In “The Political Education of Silicon Valley,” which appears in the August issue of WIRED, Steven Johnson looks at the changing political worldview of the tech sector, a shift from the libertarianism of the 1990s to a more progressive, pro-government outlook today. One of the exemplars of that transformation is Ro Khanna, who was elected in 2016 to represent California’s 17th congressional district in the heart of Silicon Valley. In early May, Johnson sat down with Rep. Khanna at his office in Washington to discuss the tech sector’s political evolution. The following is a condensed and edited transcript of that conversation.
Steven Johnson: One of the things that got me interested in this story is hearing so many people on the East Coast and in Europe talking dismissively about “libertarian” Silicon Valley. But it seems obvious to me that that stereotype no longer fits.
Ro Khanna: Nothing drives people in Silicon Valley more crazy or gets their blood boiling more than that stereotype. In fact, I had put out a tweet saying that libertarianism is totally dead in Silicon Valley and I got feedback from friends of mine, upset that the very rejection of the myth was an acknowledgment and perpetuation of that myth. It definitely strikes a nerve.
SJ: If you look the political values of Silicon Valley elites as reported in the survey by Greg Ferenstein and David Broockman and Neil Malhotra of Stanford, everybody looks super progressive, except on regulation and unions. Nobody wants their industry regulated, right? But the union question is interesting, because everybody is aware that inequality is a problem. Tech elites understand that middle-class, working-class wages have been stagnant for a really long time. Is there a reinvented model for the union in the 21st century? Is that an archaic concept?

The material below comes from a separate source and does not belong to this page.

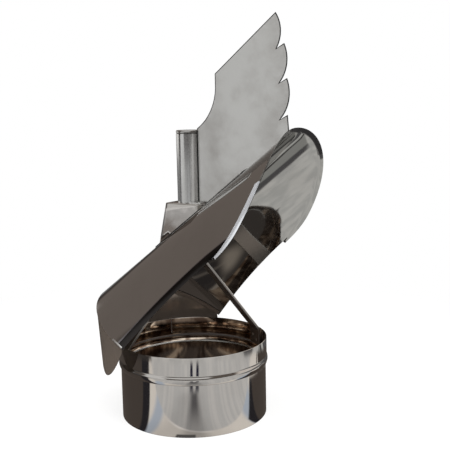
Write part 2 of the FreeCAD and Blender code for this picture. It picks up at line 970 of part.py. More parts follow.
def wing_foot(wall, gap):
    """The strip that is folded out from the wing's base and lies on the near side of the ridge."""
    start = number("bracket_front") + number("bracket_flange") + gap
    end = number("foot_end")
    wide = number("foot_wide")
    strip = ridge_layer(gap, gap + wall, 1.5 * end, wide + wall)
    plan = [(start, 0), (start, -number("foot_narrow")), (end, -wide), (end, 0)]
    outline = Part.makePolygon([Vector(x, y, 0) for x, y in plan + plan[:1]])
    return strip.common(Part.Face(outline).extrude(Vector(0, 0, 2 * number("bracket_top"))))


def make_wing():
    """The flat feathered wing on the ridge, with a folded foot and a toe over the bracket's top beside the tube."""
    wall = number("wing_sheet")
    gap = number("seat_gap")
    face = Part.Face(Part.Wire(wing_edges()))
    plate = face.extrude(Vector(0, wall, 0))
    plate.translate(Vector(0, -wall / 2, 0))
    toe_z = number("bracket_top") + gap
    start = number("tube_radius") + gap
    toe = Part.makeBox(number("toe_length"), number("toe_width"), wall, Vector(start, -number("toe_width"), toe_z))
    clear = Part.makeCylinder(number("tube_radius") + gap, 4 * wall, Vector(0, 0, toe_z - wall))
    sheet_metal = plate.fuse([toe.cut(clear), wing_foot(wall, gap)]).removeSplitter()
    node(shaped("wing_plate", sheet_metal), "wing")
    spot = Vector(start + number("toe_length") * 0.55, -number("toe_width") * 0.55, toe_z + wall)
    head = dome_head(spot, Vector(0, 0, 1))
    node(shaped("toe_rivet_head", Part.makeCompound([head])), "wing_toe_rivet")


make_collar()
make_strap()
make_spindle()
make_strap_fasteners()
make_bearing("lower", levels()["low"])
make_bearing("upper", levels()["high"])
make_spacers()
make_tube()
make_cap()
make_scoop()
make_apron()
make_bracket()
make_wing()

doc.recompute()

for thing in doc.Objects:
    if "Invalid" in thing.State or "Error" in thing.State:
        raise RuntimeError(f"{thing.Name} did not build: {thing.State}")
for piece in pieces:
    if piece.Shape.isNull() or not piece.Shape.isValid():
        raise RuntimeError(f"{piece.Label} has no sound shape")

os.makedirs("parts", exist_ok=True)
for piece in pieces:
    piece.Shape.exportStep(os.path.join("parts", piece.Label + ".step"))
    print(piece.Label, len(piece.Shape.Solids), round(piece.Shape.Volume, 1))
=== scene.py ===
import math

import bmesh
import bpy
from bpy.props import FloatProperty, FloatVectorProperty, PointerProperty
from bpy.types import Operator, Panel, PropertyGroup
from mathutils import Matrix, Vector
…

RK: I’ve never understood that opposition [to unions]. Partly I think it’s a lack of exposure, right? A lot of the people who are in the Valley tend to be middle-class, upper-middle-class kids of engineers, teachers, doctors. They’re not the kids from multigazillionaires. But they tend to be people who go to very good public schools. And I don’t know how many of them come from union households. I don’t know how many of them have friends who were in unions. I grew up in Bucks County, Pennsylvania, and across the street there was an electrician and there was a plumber and there were engineers. Secondly, I don’t think the understanding was there until more recently on income inequality. I think they were so tunnel-focused on [tech] being the underdog themselves.
SJ: Santa Clara County went decisively for Reagan in the ’80s. There was still an old California Republican tradition that was there. Between ’90 and probably 2010 or so, there was a real change in the in the overall political demographics, and I think part of it was the actual demographics. There was an influx of talent from the world that that led to more tolerant beliefs in general, a belief in a global, open society.
RK: That’s a good point. The challenge for America is: Can we become a multicultural, multiracial democracy? It would be historic. It would be America’s greatest contribution to human civilization. And on that issue, Silicon Valley is so firmly on the side of pluralism that for the progressives to not recognize that would be a mistake.
SJ: The left has been playing defense for a long time on the accusation that they’re just a bunch of wealth redistributors soaking the rich to give to the poor. Is the time right to embrace that stereotype? To say, yes, that is exactly what we’re saying?
RK: When Trump speaks, he speaks very plainly: “Here’s what I’m gonna do for you.” We’ve got to talk not just about our ideals, but also “Here’s what this is going to mean for you.” If it’s Trump’s tax law, the Republican tax credit, you get $1,000 back. If it was our plan, you’d get $10,000.
We believe that when ordinary people do well, the economy does well. So we’re going to give $9,000 back, $10,000 back to you. We’re going to make sure that you have health care. We’re going to make sure your kids get a decent education, whether it’s a two-year or four-year college. We’re going to make sure they get the right skills in that investment. And by the way, that’s going to create 5 percent GDP growth. We don’t make the economic growth argument. We don’t make the economic aspirational argument. We don’t say “This is what’s going to beat China.” We make it all about “This is fairness.” No, we’ve got to make this about greatness.